A China quer aprender português
Motivado por convite da professora Qiao Jianzhen (Ana Qiao), para palestra sobre a produção de alimentos no Brasil, para a sua turma de estudantes de português da Universidade Normal de Hebei, em Shijiazhuang (capital da província), renovei a curiosidade recorrente sobre a demanda chinesa pelo aprendizado da língua portuguesa e, ao pesquisar a respeito, descobri que o idioma segue firme após o espanhol, entre os de livre escolha (o inglês é obrigatório), à frente, portanto, do alemão e russo. Hebei, na região norte da China, é a província onde está localizada Beijing, a capital do país. Essa universidade conta com mais de 20 faculdades e um total de 58 mil alunos e alunas, entre graduação e pós-graduação.
Coincidentemente, hoje foi inaugurado na Universidade de Hebei o Centro de Pesquisa de Tradução em Comunicações Internacionais, com a participação de seus especialistas em várias línguas, entre elas a professora Ana Qiao, que tem grande experiência de Brasil, à frente do Instituto Confúcio na PUC-RIO desde 2012, e promovendo a criação da instituição em muitos outros estados. Foi graças ao empenho da professora Qiao, que o estado do Rio de Janeiro incluiu a língua chinesa no currículo oficial das escolas públicas (ensino médio intercultural), iniciando com o Colégio Estadual Matemático Joaquim Gomes de Sousa (em 2019, o mandarim entrou no currículo também na Escola Professor Fernando Duarte Rabelo, em Vitória, no Espírito Santo).
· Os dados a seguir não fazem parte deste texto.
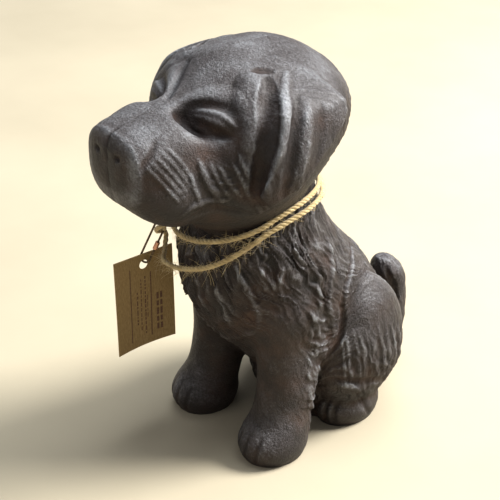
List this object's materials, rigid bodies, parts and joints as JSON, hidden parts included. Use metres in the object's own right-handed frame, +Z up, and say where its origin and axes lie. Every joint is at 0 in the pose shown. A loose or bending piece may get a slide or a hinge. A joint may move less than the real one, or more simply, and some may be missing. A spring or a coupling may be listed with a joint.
{
  "type": "still bank",
  "caption": "Sitting puppy coin bank: two hollow cast iron halves on one long screw, a slot in the back, and a doubled twine collar with a card tag on a wire link.",
  "frame": {"origin": "centre of the castings' plan, on the surface that the feet stand on", "axes": "+Z up, -Y the way the puppy faces, +X towards the puppy's left side; the halves meet on the X = 0 plane"},
  "size_m": [0.078, 0.14, 0.156],
  "materials": {
    "iron": "dark antique wax over raw sand casting",
    "screw_steel": "aged zinc",
    "jute": "twisted natural jute",
    "bronze_wire": "antique bronze",
    "copper_clasp": "copper plated",
    "kraft_card": "matt kraft card, printed rules"
  },
  "bodies": {
    "left_half": {"left_casting": "iron", "twine_left": "jute"},
    "right_half": {"right_casting": "iron", "twine_right": "jute", "twine_knot": "jute"},
    "screw": {"assembly_screw": "screw_steel"},
    "link": {"tag_link": "bronze_wire", "tag_link_clasp": "copper_clasp"},
    "tag": {"hang_tag": "kraft_card"}
  },
  "joints": [
    {"name": "halves_part", "type": "slide", "parent": "left_half", "child": "right_half", "axis": [-1, 0, 0], "range_m": [0, 0.005]},
    {"name": "screw_out", "type": "slide", "parent": "right_half", "child": "screw", "axis": [-1, 0, 0], "range_m": [0, 0.04]},
    {"name": "link_swing", "type": "hinge", "parent": "right_half", "child": "link", "pos_m": [-0.024, -0.033, 0.0815], "axis": [0.884, 0.3223, -0.3386], "range_deg": [-20, 5]},
    {"name": "tag_swing", "type": "hinge", "parent": "link", "child": "tag", "pos_m": [-0.027, -0.0378, 0.0691], "axis": [1, 0, 0], "range_deg": [-60, 3]}
  ]
}
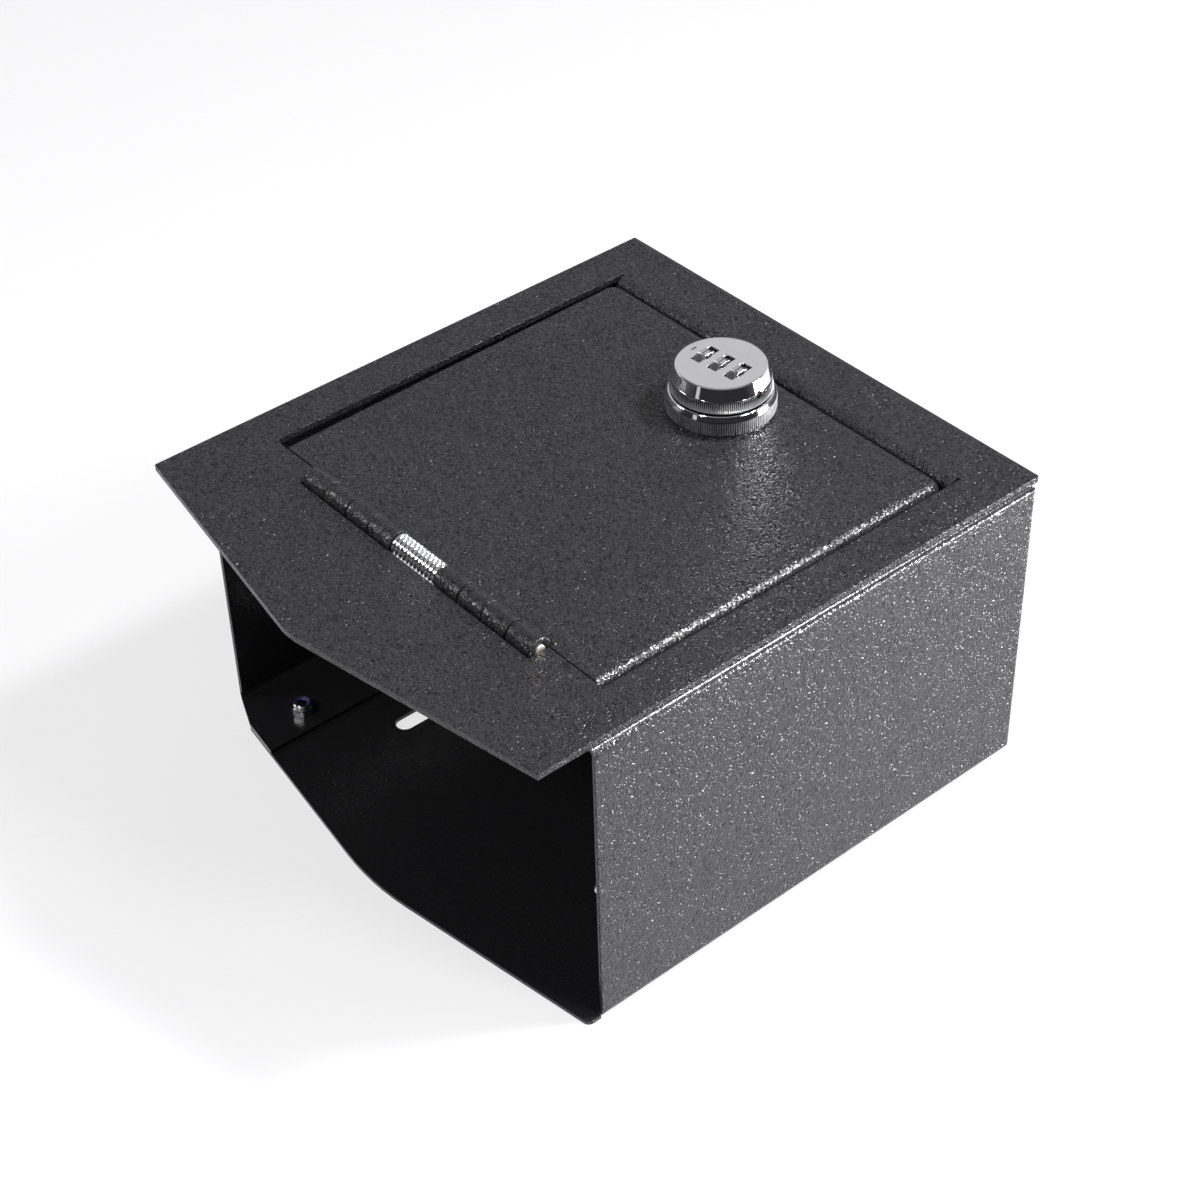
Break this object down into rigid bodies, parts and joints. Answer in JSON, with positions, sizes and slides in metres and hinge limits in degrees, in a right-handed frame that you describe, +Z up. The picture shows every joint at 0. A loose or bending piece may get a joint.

Pois bem, durante a pesquisa sobre a demanda chinesa pelo idioma luso, tropecei no incrível livro O Ensino de Português na China – parâmetros e perspectivas, organizado pela professora Yan Qiaorong, da Universidade de Comunicação da China (UCC, Beijing), e Fleide Daniel Albuquerque, da Universidade Federal do Rio Grande do Norte (UFRN). Disponível para download, o livro apresenta um panorama surpreendente sobre a difusão da língua portuguesa na China, desde os anos 1970.
Com departamento de português há dez anos, a Universidade de Linguagem e Cultura de Beijing (BLCU) é um dos destaques no ensino da língua. Há português também na universidade da linda cidade portuária de Dalian, província de Liaoning, desde 2008; e em Shanghai, Guangzhou e Macau – ex-colônia portuguesa (devolvida para a China em 1999), sempre muito atuante na difusão da língua e da cultura de Portugal.
O único senão para nós, em todo esse esforço chinês em aprender português, é que ele é hegemonizado pela versão de Portugal, e não do Brasil. Utilizei intérpretes em todas as minhas viagens dentro da China, por considerar importante contar com esse recurso, já que não se trata apenas da língua, mas também do conhecimento da cultura chinesa. Não foram poucas as vezes em que tive dificuldade para entender o intérprete de português, pelo sotaque carregado e pela lógica lusitana de raciocínio e de construção da frase, bem distinta da brasileira.
O Brasil tem 21 vezes a população de Portugal. Apesar disso, o Brasil não tem 10% do total de professores portugueses ensinando na China. Detalhe revelador da nossa debilidade na relação cultural com a China, nosso maior parceiro comercial desde 2009.